Liza menjelaskan kondisi tersebut juga dapat menekan volume ekspor dan mengurangi pangsa pasar Indonesia secara global.
Dia berpandangan batu bara global saat ini dalam kondisi kelebihan pasokan atau oversupply, saat dunia makin intensif beralih ke energi hijau.
Sementara itu, batu bara Indonesia yang di dominasi jenis termal kalor rendah bakal semakin kehilangan pasarnya.
Dia mencontohkan China dan India selaku pasar utama tujuan ekspor batu bara Indonesia telah memutuskan untuk mengurangi impor batu bara RI dan beralih ke batu bara berkadar energi tinggi dari Australia, Mongolia, Afrika Selatan, dan Tanzania demi seimbangkan suplai dan menjaga emisi.
Sentimen Negatif
Liza menilai perusahaan tambang seperti PT Indo Tambangraya Megah Tbk. (ITMG), PT Alamtri Resources Indonesia Tbk. (ADRO), hingga PT Dian Swastatika Sentosa Tbk. (DSSA) yang mengandalkan ekspor hingga 70%—100% dari total penjualan akan terkena beban margin tambahan saat harga tinggi, karena bea keluar dikenakan.
“Daya saing global juga terganggu, sehingga ada risiko penurunan volume ekspor dan laba bersih,” ujarnya.
Sementara itu, untuk perusahaan yang fokus pada domestik dan hilirisasi seperti PT Bukit Asam Tbk. (PTBA) akan minim berdampak karena PTBA memiliki porsi domestic market obligation (DMO) sebesar 53% dari total penjualan tahun 2024, dan 47% ekspor.

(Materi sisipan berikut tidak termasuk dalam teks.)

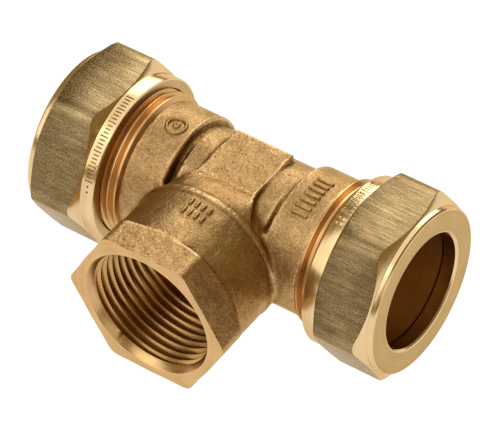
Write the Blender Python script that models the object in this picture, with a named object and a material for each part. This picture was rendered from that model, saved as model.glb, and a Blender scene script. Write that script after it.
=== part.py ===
"""Brass compression tee: two 22 mm pipe ends with nuts and rings, and a female-threaded branch.

The run lies along X and the branch points along -Y. The fitting lies on the lower flats of
its two nuts, at Z = 0. Everything is in metres.
"""

import math

import bmesh
import bpy
from mathutils import Matrix, Vector

MM = 0.001
GAP = 0.3 * MM
STEPS = 64

# Nuts: a rounded hexagon with a turned collar inside and a turned boss outside.
NUT_FLATS = 32.6 * MM
NUT_CORNER = 4.7 * MM
NUT_INNER_END = 22.5 * MM
NUT_OUTER_END = 37.2 * MM
COLLAR_R = 16.05 * MM
COLLAR_LENGTH = 2.8 * MM
BOSS_R = 15.8 * MM
BOSS_LENGTH = 1.3 * MM
CHAMFER_SLOPE = math.tan(math.radians(30))
LIP_LENGTH = 2.8 * MM

# Pipe ends of the body.
PIPE_R = 11.0 * MM
SOCKET_R = PIPE_R + 0.05 * MM
THREAD_R = 13.9 * MM
THREAD_START = 19.4 * MM
BODY_END = 28.5 * MM
SOCKET_STOP = 12.6 * MM
SEAT_DEPTH = 2.8 * MM
SEAT_R = 12.8 * MM

# Cast outside of the run.
SHOULDER_R = 13.1 * MM
SHOULDER_STEP = 11.3 * MM
NECK_R = 11.7 * MM
WATERWAY_R = 9.75 * MM
PAD_SIDE = 12.1 * MM
PAD_HEIGHT = 12.0 * MM

# Compression rings.
RING_R = 12.5 * MM
RING_NOSE_R = 11.4 * MM
RING_NOSE = 1.8 * MM
RING_INNER_END = 26.4 * MM
RING_OUTER_END = NUT_OUTER_END - LIP_LENGTH - GAP

# Branch.
BRANCH_REACH = 30.85 * MM
BRANCH_FLATS = 28.9 * MM
BRANCH_CORNER = 2.2 * MM
BRANCH_HEX_LENGTH = 6.3 * MM
BARREL_R = 14.4 * MM
BARREL_BACK = 12.0 * MM
BRANCH_BORE_R = 12.05 * MM
BRANCH_MOUTH_R = 13.15 * MM
BRANCH_BORE_DEPTH = 16.5 * MM

NUT_CORNER_R = (NUT_FLATS / 2 - NUT_CORNER) / math.cos(math.pi / 6) + NUT_CORNER
AXIS_Z = NUT_FLATS / 2
AXIS_Y = (BRANCH_REACH - NUT_CORNER_R) / 2
CENTRE = Vector((0, AXIS_Y, AXIS_Z))


def clear_scene():
    for obj in list(bpy.data.objects):
        bpy.data.objects.remove(obj)


def metal(name, colour, roughness):
    material = bpy.data.materials.new(name)
    material.use_nodes = True
    shader = material.node_tree.nodes["Principled BSDF"]
    shader.inputs["Base Color"].default_value = (*colour, 1)
    shader.inputs["Metallic"].default_value = 1.0
    shader.inputs["Roughness"].default_value = roughness
    return material


def add_object(name, bm, material=None):
    """Makes an object of the mesh, facing outwards, with the run's centre as its origin."""
    bmesh.ops.remove_doubles(bm, verts=bm.verts, dist=1e-7)
    bmesh.ops.recalc_face_normals(bm, faces=bm.faces)
    mesh = bpy.data.meshes.new(name)
    bm.to_mesh(mesh)
    bm.free()
    mesh.shade_smooth()
    mesh.set_sharp_from_angle(angle=math.radians(30))
    obj = bpy.data.objects.new(name, mesh)
    obj.location = CENTRE
    bpy.context.scene.collection.objects.link(obj)
    if material:
        mesh.materials.append(material)
    else:
        obj.hide_render = True
        obj.display_type = "WIRE"
    return obj


def turned(profile, closed=False):
    """Turns (along, radius) points about the X axis. A closed profile makes a ring."""
    bm = bmesh.new()
    rings = []
    for along, radius in profile:
        ring = []
        for step in range(STEPS):
            angle = 2 * math.pi * step / STEPS
            ring.append(bm.verts.new((along, radius * math.cos(angle), radius * math.sin(angle))))
        rings.append(ring)
    pairs = list(zip(rings, rings[1:]))
    if closed:
        pairs.append((rings[-1], rings[0]))
    else:
        bm.faces.new(rings[0])
        bm.faces.new(rings[-1])
    for low, high in pairs:
        for step in range(STEPS):
            after = (step + 1) % STEPS
            bm.faces.new((low[step], low[after], high[after], high[step]))
    return bm


def hexagon(flats, corner, start, end, corner_steps=6):
    """A hexagonal bar along X with rounded corners and with flats above and below."""
    bm = bmesh.new()
    centre_r = (flats / 2 - corner) / math.cos(math.pi / 6)
    outline = []
    for side in range(6):
        middle = math.pi / 3 * side
        for step in range(corner_steps + 1):
            angle = middle + math.pi / 3 * (step / corner_steps - 0.5)
            y = centre_r * math.cos(middle) + corner * math.cos(angle)
            z = centre_r * math.sin(middle) + corner * math.sin(angle)
            outline.append((y, z))
    low = [bm.verts.new((start, y, z)) for y, z in outline]
    high = [bm.verts.new((end, y, z)) for y, z in outline]
    bm.faces.new(low)
    bm.faces.new(high)
    for index in range(len(outline)):
        after = (index + 1) % len(outline)
        bm.faces.new((low[index], low[after], high[after], high[index]))
    return bm


def box(low, high):
    bm = bmesh.new()
    bmesh.ops.create_cube(bm, size=1)
    size = Vector(high) - Vector(low)
    middle = (Vector(high) + Vector(low)) / 2
    bmesh.ops.transform(bm, matrix=Matrix.LocRotScale(middle, None, size), verts=bm.verts)
    return bm


def towards_branch(bm):
    """Turns a shape that was made along +X so that it points along -Y."""
    bmesh.ops.rotate(bm, matrix=Matrix.Rotation(-math.pi / 2, 3, "Z"), verts=bm.verts)
    return bm


def combine(obj, other, operation):
    modifier = obj.modifiers.new(f"{operation.lower()}_{other.name}", "BOOLEAN")
    modifier.object = other
    modifier.operation = operation
    modifier.solver = "EXACT"


def both_ends(half):
    """Mirrors the (along, radius) points of one half onto the other half."""
    return [(-along, radius) for along, radius in reversed(half)] + list(half)


def run_outside():
    end_chamfer = 0.8 * MM
    step_run = 1.0 * MM
    half = [
        (SHOULDER_STEP - step_run, NECK_R),
        (SHOULDER_STEP, SHOULDER_R),
        (THREAD_START - GAP, SHOULDER_R),
        (THREAD_START, THREAD_R),
        (BODY_END - end_chamfer, THREAD_R),
        (BODY_END, THREAD_R - end_chamfer),
    ]
    return turned(both_ends(half))


def run_inside():
    past = 1.0 * MM
    stop_run = 0.8 * MM
    half = [
        (SOCKET_STOP - stop_run, WATERWAY_R),
        (SOCKET_STOP, SOCKET_R),
        (BODY_END - SEAT_DEPTH, SOCKET_R),
        (BODY_END, SEAT_R),
        (BODY_END + past, SEAT_R),
    ]
    return turned(both_ends(half))


def branch_outside():
    back_run = 2.5 * MM
    profile = [
        (BARREL_BACK - 2 * back_run, NECK_R - 0.5 * MM),
        (BARREL_BACK - back_run, NECK_R),
        (BARREL_BACK, BARREL_R),
        (BRANCH_REACH - BRANCH_HEX_LENGTH / 2, BARREL_R),
    ]
    return towards_branch(turned(profile))


def branch_inside():
    past = 1.0 * MM
    mouth_depth = 1.1 * MM
    bore_end = BRANCH_REACH - BRANCH_BORE_DEPTH
    profile = [
        (0, WATERWAY_R - GAP),
        (bore_end - (BRANCH_BORE_R - WATERWAY_R), WATERWAY_R - GAP),
        (bore_end, BRANCH_BORE_R),
        (BRANCH_REACH - mouth_depth, BRANCH_BORE_R),
        (BRANCH_REACH, BRANCH_MOUTH_R),
        (BRANCH_REACH + past, BRANCH_MOUTH_R),
    ]
    return towards_branch(turned(profile))


def make_body(material):
    body = add_object("tee_body", run_outside(), material)
    back = BRANCH_REACH - BRANCH_HEX_LENGTH
    hexagon_end = towards_branch(hexagon(BRANCH_FLATS, BRANCH_CORNER, back, BRANCH_REACH, 3))
    half_pad = PAD_SIDE / 2
    pads = box((-half_pad, -half_pad, -PAD_HEIGHT), (half_pad, half_pad, PAD_HEIGHT))
    combine(body, add_object("branch_barrel_form", branch_outside()), "UNION")
    combine(body, add_object("branch_hexagon_form", hexagon_end), "UNION")
    combine(body, add_object("wrench_pad_form", pads), "UNION")
    combine(body, add_object("run_bore_cutter", run_inside()), "DIFFERENCE")
    combine(body, add_object("branch_bore_cutter", branch_inside()), "DIFFERENCE")
    return body


def nut_outside():
    tall = NUT_CORNER_R + 0.5 * MM
    edge = 0.35 * MM
    hex_start = NUT_INNER_END + COLLAR_LENGTH
    hex_end = NUT_OUTER_END - BOSS_LENGTH
    profile = [
        (NUT_INNER_END, COLLAR_R - edge),
        (NUT_INNER_END + edge, COLLAR_R),
        (hex_start, COLLAR_R),
        (hex_start + (tall - COLLAR_R) * CHAMFER_SLOPE, tall),
        (hex_end - (tall - BOSS_R) * CHAMFER_SLOPE, tall),
        (hex_end, BOSS_R),
        (NUT_OUTER_END - 2 * edge, BOSS_R),
        (NUT_OUTER_END, BOSS_R - 2 * edge),
    ]
    return turned(profile)


def nut_inside():
    past = 1.0 * MM
    mouth = 0.5 * MM
    bore_r = PIPE_R + 0.1 * MM
    cone_r = RING_R + 0.6 * MM
    cone_run = RING_NOSE + GAP
    lip_inner = NUT_OUTER_END - LIP_LENGTH
    thread_r = THREAD_R + GAP
    relief_start = lip_inner - cone_run - 1.6 * MM
    profile = [
        (NUT_INNER_END - past, thread_r + mouth),
        (NUT_INNER_END, thread_r + mouth),
        (NUT_INNER_END + mouth, thread_r),
        (relief_start, thread_r),
        (relief_start + mouth, cone_r),
        (lip_inner - cone_run, cone_r),
        (lip_inner, RING_NOSE_R + 0.5 * MM),
        (lip_inner + mouth / 5, bore_r),
        (NUT_OUTER_END - mouth, bore_r),
        (NUT_OUTER_END, bore_r + mouth),
        (NUT_OUTER_END + past, bore_r + mouth),
    ]
    return turned(profile)


def make_nut(name, turn, material):
    """A nut is made for the +X end and turned half round for the other end."""
    nut = add_object(name, nut_outside(), material)
    start = NUT_INNER_END - MM
    end = NUT_OUTER_END + MM
    bar = add_object(f"{name}_bar_form", hexagon(NUT_FLATS, NUT_CORNER, start, end))
    bore = add_object(f"{name}_bore_cutter", nut_inside())
    for obj in (nut, bar, bore):
        obj.rotation_euler.z = turn
    combine(nut, bar, "INTERSECT")
    combine(nut, bore, "DIFFERENCE")
    return nut


def make_ring(name, turn, material):
    inner_nose = 2.4 * MM
    profile = [
        (RING_INNER_END, SOCKET_R + 0.05 * MM),
        (RING_INNER_END, RING_NOSE_R),
        (RING_INNER_END + inner_nose, RING_R),
        (RING_OUTER_END - RING_NOSE, RING_R),
        (RING_OUTER_END, RING_NOSE_R),
        (RING_OUTER_END, SOCKET_R + 0.05 * MM),
    ]
    ring = add_object(name, turned(profile, closed=True), material)
    ring.rotation_euler.z = turn
    return ring


def main():
    clear_scene()
    cast_brass = metal("cast_brass", (0.62, 0.42, 0.22), 0.42)
    drawn_brass = metal("drawn_brass", (0.55, 0.44, 0.24), 0.34)
    ring_brass = metal("ring_brass", (0.68, 0.52, 0.28), 0.3)
    make_body(cast_brass)
    make_nut("nut_right", 0, drawn_brass)
    make_nut("nut_left", math.pi, drawn_brass)
    make_ring("ring_right", 0, ring_brass)
    make_ring("ring_left", math.pi, ring_brass)


main()
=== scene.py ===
import math

import bmesh
import bpy
import numpy as np
from mathutils import Matrix, Vector


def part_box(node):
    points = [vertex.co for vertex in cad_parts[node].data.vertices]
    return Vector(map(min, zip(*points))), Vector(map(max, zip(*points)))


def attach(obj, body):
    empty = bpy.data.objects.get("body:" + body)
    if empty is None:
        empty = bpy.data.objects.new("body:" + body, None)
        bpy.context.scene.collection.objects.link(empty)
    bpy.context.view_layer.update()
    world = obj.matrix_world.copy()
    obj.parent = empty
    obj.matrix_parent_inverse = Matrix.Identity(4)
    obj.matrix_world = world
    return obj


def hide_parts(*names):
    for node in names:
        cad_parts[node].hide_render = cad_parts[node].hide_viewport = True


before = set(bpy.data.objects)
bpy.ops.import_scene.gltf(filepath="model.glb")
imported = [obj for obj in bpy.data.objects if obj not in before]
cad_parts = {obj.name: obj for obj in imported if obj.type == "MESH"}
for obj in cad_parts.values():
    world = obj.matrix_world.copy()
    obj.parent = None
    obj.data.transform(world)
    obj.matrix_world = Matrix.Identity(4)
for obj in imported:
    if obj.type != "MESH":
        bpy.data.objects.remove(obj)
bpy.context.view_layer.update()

# ---------------------------------------------------------------------------------------------
# Tee body
# One piece of brass, stamped hot and blasted, so that its skin is grainy and its corners are
# round. A lathe then faces the branch, bores it, and cuts the threads and the pipe sockets.
# ---------------------------------------------------------------------------------------------

# Sizes are in millimetres from the middle of the run, which lies along X. The branch is on -Y.
MM = 0.001
body_low, body_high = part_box("tee_body")
nut_low, nut_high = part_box("nut_right")
CENTRE = Vector((0, (nut_low.y + nut_high.y) / 2, (nut_low.z + nut_high.z) / 2))
BODY_END = body_high.x / MM
BRANCH_REACH = (CENTRE.y - body_low.y) / MM

STAMPED_EDGE = 0.4
NECK_R = 11.7
NECK_REACH = 15
GROOVE_AT = 10.7
GROOVE_DEPTH = 1.5
GROOVE_HALF_WIDTH = 0.6
GROOVE_FADE = 7
GROOVE_LOSS = 0.1
GROOVE_LEAST = 0.05
RIGHT_GROOVE_SHARE = 0.55
SHOULDER_R = 13.1
SHOULDER_START = 11.2
SHOULDER_END = 19.35
SHOULDER_FILLET = 0.8
ROOT_R_AT_PAD = 11.7
ROOT_SLOPE = 0.41
ROOT_MIDDLE = 8
ROOT_HALF = 5
ROOT_FILLET = 1.5
RAMP_DROP = 0.1
RAMP_INSET = 0.4
RAMP_EDGE = 1.2
RAMP_SPREAD = 0.5
RAMP_HALF = 4.3
RAMP_FILLET = 0.8
RAMP_TOP_COSINE = 0.92
RAMP_SIDE_COSINE = 0.9
PAD_HALF = 6.15
PAD_HEIGHT = 11.85
PAD_EDGE = 0.3
PAD_FILLET = 0.45
BARREL_R = 14.45
BARREL_BACK = 12.2
BARREL_PAST = 1
BARREL_EDGE = 0.3
BARREL_FILLET = 0.7
HEX_HALF_FLATS = (body_high.z - body_low.z) / 2 / MM
HEX_CORNER = 1.2
HEX_BACK = 24.05
HEX_BACK_SLOPE = 0.45
HEX_BACK_EDGE = 0.5
HEX_PAST = 2
HEX_FILLET = 0.45


def smooth_least(a, b, blend):
    """The lesser of two distances, with a fillet where they are within blend of each other."""
    h = np.clip(0.5 + 0.5 * (b - a) / blend, 0, 1)
    return b + (a - b) * h - blend * h * (1 - h)


def smooth_most(a, b, blend):
    """The greater of two distances, with the edge between them rounded."""
    return -smooth_least(-a, -b, blend)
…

“Saat harga tinggi ekspor PTBA tetap terdampak bea keluar, tetapi ketika harga rendah, pengaruhnya netral karena bea dibebaskan,” imbuhnya.
Saat dimintai konfirmasi, ITMG menyebut masih akan mencermati kebijakan bea keluar tersebut.
Sebelumnya, Menteri Energi dan Sumber Daya Mineral (ESDM) Bahlil Lahadalia mengatakan besaran tarif bea keluar akan dibuat secara “fleksibel”.
Artinya, jelas Bahlil, saat harga batu bara dan emas sedang tinggi, pemerintah bakal mengenakan bea keluar. Sebaliknya, jika harga komoditas tambang itu sedang anjlok, bea keluarnya akan dibebaskan.
“Kalau harganya lagi bagus, boleh dong sharing dengan pendapatan ke negara. Akan tetapi, kalau harganya belum ekonomis, ya jangan juga kita susahkan pengusaha,” kata Bahlil ditemui di Kompleks Parlemen, Senin (14/7/2025).
Bahlil mengatakan bakal membuat aturan turunan hingga mengkaji harga keekonomian di pasar global sebelum mengajukan tarif bea keluar bagi komoditas tersebut.
“Itu nanti peraturan Menteri ESDM yang akan buat nanti,” ujarnya.
Panitia Kerja (Panja) Penerimaan di Komisi XI DPR RI pekan lalu mengusulkan agar batu bara dan emas mulai dikenakan bea keluar untuk menambah pundi-pundi negara dari lini kepabeanan.
Usulan tersebut termaktub di dalam Laporan Panitia Kerja Penerimaan Masa Persidangan IV Tahun Sidang 2024—2025 tertanggal 7 Juli 2025.
Di dalam bagian (d) poin ke-3 laporan tersebut dituliskan mengenai kebijakan untuk mendukung penerimaan negara yang optimal, salah satunya dengan “perluasan basis penerimaan bea keluar, di antaranya terhadap produk emas dan batu bara di mana pengaturan teknisnya mengacu pada peraturan Kementerian ESDM."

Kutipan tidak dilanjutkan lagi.